Why a Password Manager Is Non-Negotiable in 2025
If you reuse passwords across multiple sites — and most people do — a single data breach at any one of those services puts all of your accounts at risk. A password manager solves this by generating and storing a unique, complex password for every site you use. You only need to remember one master password.
Bitwarden has emerged as a consistent recommendation across the security community for one key reason: it's open-source, rigorously audited, and the free tier is genuinely competitive with paid alternatives. But is it right for you? Here's the full picture.
What Bitwarden Gets Right
Open-Source and Audited
Bitwarden's entire codebase is publicly available on GitHub. This isn't just a marketing point — it means security researchers worldwide can and do inspect the code for vulnerabilities. Bitwarden also commissions regular third-party security audits. For a tool that holds every password you own, this transparency is meaningfully reassuring compared to closed-source alternatives.
End-to-End Encryption
Your vault is encrypted on your device before it ever touches Bitwarden's servers. The company uses AES-256 encryption with PBKDF2 key derivation (with an option for Argon2, which is more resistant to brute-force attacks). Bitwarden cannot see your passwords — not even in theory. This "zero-knowledge" architecture is the correct approach for a password manager.
The Free Tier Is Actually Useful
Many password managers gate essential features behind a paywall. Bitwarden's free tier includes:
- Unlimited passwords stored
- Sync across all your devices
- Browser extensions for all major browsers
- Mobile apps for iOS and Android
- Secure notes and identity storage
This is a complete, fully functional password management solution at no cost — unusual in the category.
Cross-Platform Support
Bitwarden works on Windows, macOS, Linux, iOS, Android, and every major browser. It also has a web vault accessible from any browser. Few competitors match this breadth of platform support.
Where Bitwarden Falls Short
The Interface Is Functional, Not Polished
Compared to competitors like 1Password, Bitwarden's interface feels utilitarian. It works well and is logically organized, but it lacks some of the visual refinement and UX thoughtfulness of premium alternatives. This is a real tradeoff, especially for less technically inclined users.
Password Health Features Require Premium
Features like identifying weak, reused, or breached passwords in your vault require a Bitwarden Premium subscription ($10/year). Competitors like Dashlane include similar features in free tiers. That said, $10/year is inexpensive for the full feature set.
Initial Setup Has a Learning Curve
Getting Bitwarden properly set up — installing the browser extension, importing existing passwords, enabling autofill — requires a bit more effort than the more hand-held onboarding experiences of some rivals. The documentation is thorough, but users who want a fully guided experience may find it slightly rough.
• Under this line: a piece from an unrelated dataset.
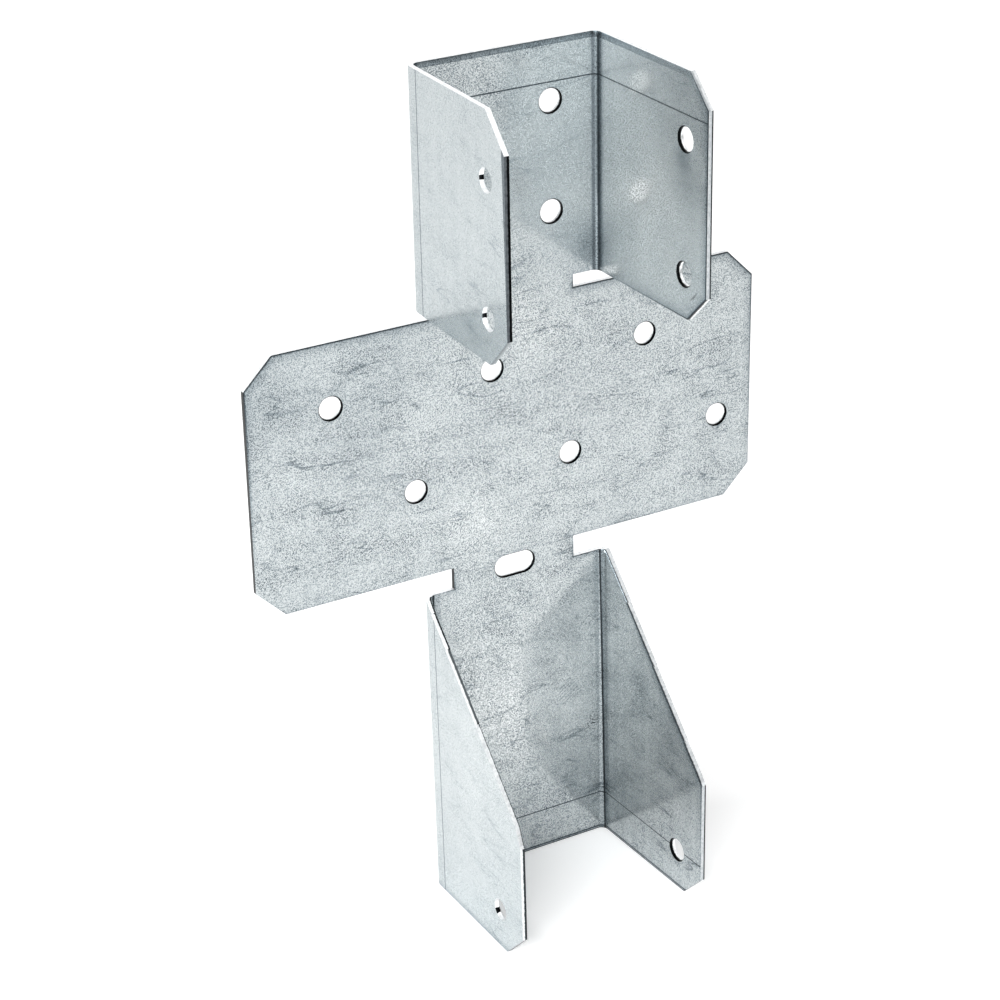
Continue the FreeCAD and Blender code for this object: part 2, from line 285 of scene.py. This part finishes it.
# the rings may cross the edges of the flats inside them, so each flat is filled afresh
bm.faces.index_update()
left = inOrder(inner)
while left:
    flat = inOrder(spreadFrom(left[:1], sheetForm["flatStep"]) & set(left))
    left = [f for f in left if f not in flat]
    if max(len(f.verts) for f in flat) > 4 or len(flat) > 2:
        facing = max(flat, key=lambda f: f.calc_area()).normal.copy()
        rim = [e for f in flat for e in f.edges if sum(other in flat for other in e.link_faces) == 1]
        bmesh.ops.delete(bm, geom=flat, context="FACES")
        filled = bmesh.ops.triangle_fill(bm, use_beauty=True, use_dissolve=False, edges=rim, normal=facing)
        for face in filled["geom"]:
            if isinstance(face, bmesh.types.BMFace):
                face.material_index = 0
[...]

Bitwarden vs. The Competition
| Feature | Bitwarden (Free) | 1Password | Dashlane (Free) |
|---|---|---|---|
| Price | Free / $10/yr premium | ~$36/yr | Free (25 password limit) |
| Open source | Yes | No | No |
| Unlimited passwords (free) | Yes | No | No |
| Multi-device sync (free) | Yes | No | No |
| UI polish | Moderate | Excellent | Good |
Verdict
Bitwarden is the strongest free password manager available and holds its own against paid competitors on the features that matter most: security architecture, cross-platform support, and core functionality. If you're willing to accept a less polished interface in exchange for open-source transparency and a genuinely free tier, it's an easy recommendation.
For users who want a more premium, hand-held experience and can justify the cost, 1Password remains a strong alternative. But for the vast majority of people, Bitwarden is the right answer.